Butternut Squash Mac and Cheese
Recipe adapted from The Food Network
- 1 cup panko breadcrumbs
- 1 pound macaroni with lines, such as tubatini or mini penne rigate
- kosher salt
- 1 tablespoon extra-virgin olive oil, 1 turn of the pan
- 5 tablespoons butter
- 1/2 medium onion
- 2 tablespoons chopped fresh thyme leaves, plus a few sprigs for garnish
- 3 tablespoons all-purpose flour
- 2 cups chicken stock or vegetable stock
- 1 (10 ounce) box frozen cooked butternut squash, defrosted
- 1 cup cream
- 2 1/2 cups (8 ounces) sharp Cheddar, grated
- 1/2 cup grated Parmigiano-Reggiano
- 1/8 teaspoon ground nutmeg
- Black pepper
In a small skillet, melt 3 tablespoons of the butter. Add panko & remove from heat. Stir until well combined. Set aside.
Preheat oven to broil.
Heat a pot of water to boil for the pasta. Salt the water then add the pasta and cook to al dente.
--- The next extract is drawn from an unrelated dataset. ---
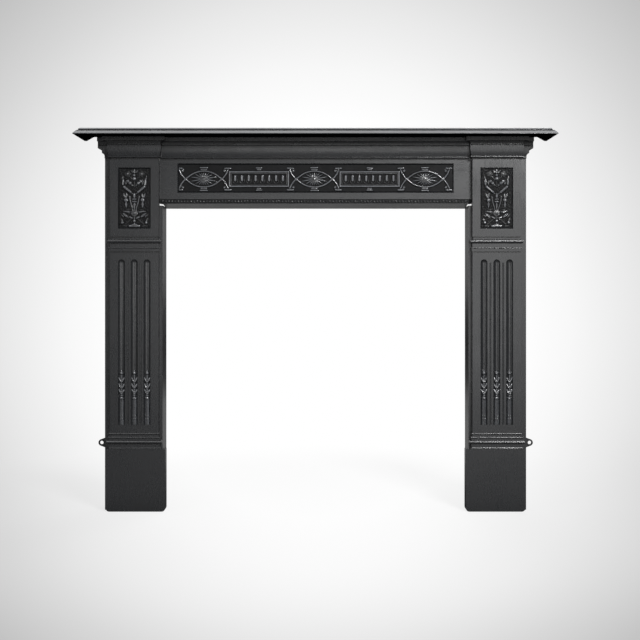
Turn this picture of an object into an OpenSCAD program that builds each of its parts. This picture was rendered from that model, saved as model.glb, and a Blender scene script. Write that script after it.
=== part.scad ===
// Cast iron mantelpiece in a plain neoclassical style. Two hollow pilaster jambs
// stand on the hearth, a frieze is bolted between them, and a moulded shelf is
// bolted down on top. Relief plates, husk drops and a bead strip are riveted into
// their recesses, and a lug on each side takes the screw that holds it to the wall.
// X runs along the width, the front faces -Y, and Z is up.

/* [Overall] */
// Height from the hearth to the top of the shelf
overall_h = 1223; // [1090:1:1350]
// Length of the shelf from tip to tip
shelf_w = 1530; // [1370:1:1680]
// Depth of the shelf from the wall to its nose
shelf_d = 205; // [185:1:240]
// Length of shelf that runs past the jamb at each end
shelf_overhang = 85; // [60:1:110]
// Width of a jamb
jamb_w = 186; // [168:1:205]
// Height of the frieze, from its lower edge to the cornice
frieze_h = 150.5; // [138:0.5:168]

/* [Castings] */
// Thickness of the plain cast walls
wall = 6; // [5:0.5:7]
// Thickness of the pilaster face, which the flutes and the panel cut into
face_t = 14; // [13:0.5:18]
// Thickness of the frieze plate, which the relief recess cuts into
frieze_t = 12; // [11:0.5:15]
// Distance from the wall to the face of the margins and of the frieze
margin_d = 100; // [90:1:110]
// Distance that the pilasters stand forward of the margins
pilaster_step = 24; // [20:1:30]
// Distance that the plinths stand forward of the pilasters
plinth_step = 11; // [10:0.5:14]
// Width of the flat margin beside the fire opening
inner_margin = 10; // [10:0.5:12]
// Width of the flat margin at the outer edge of a jamb
outer_margin = 20; // [16:1:24]
// Gap left between two castings that stand side by side
fit_gap = 0.4; // [0.2:0.1:1]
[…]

While pasta cooks, heat a medium heavy bottomed pot over medium heat. Add the extra-virgin olive oil and butter. When the butter melts into the oil, add the thyme and grate the onion directly into the pot with a hand held grater or Microplane. Cook the grated onion in butter and oil 1 to 2 minutes, then add flour and cook together 1 to 2 more minutes. Whisk in stock, then combine with butternut squash until warmed through and smooth. Stir in cream and bring sauce to a bubble. Stir in parmigiano and 2 cups of the cheddar in a figure 8 motion and season the completed sauce with salt, nutmeg and pepper. Taste to adjust seasonings.
Drain cooked pasta well and combine with sauce. Pour into a casserole dish and top with remaining cheddar. Sprinkle panko mixture evenly over top. Broil for 5 minutes or until golden brown. Remove from oven & serve.
Trust me, my little cookies. I promise the squash works in here beautifully. You have GOT to try this mac & cheese!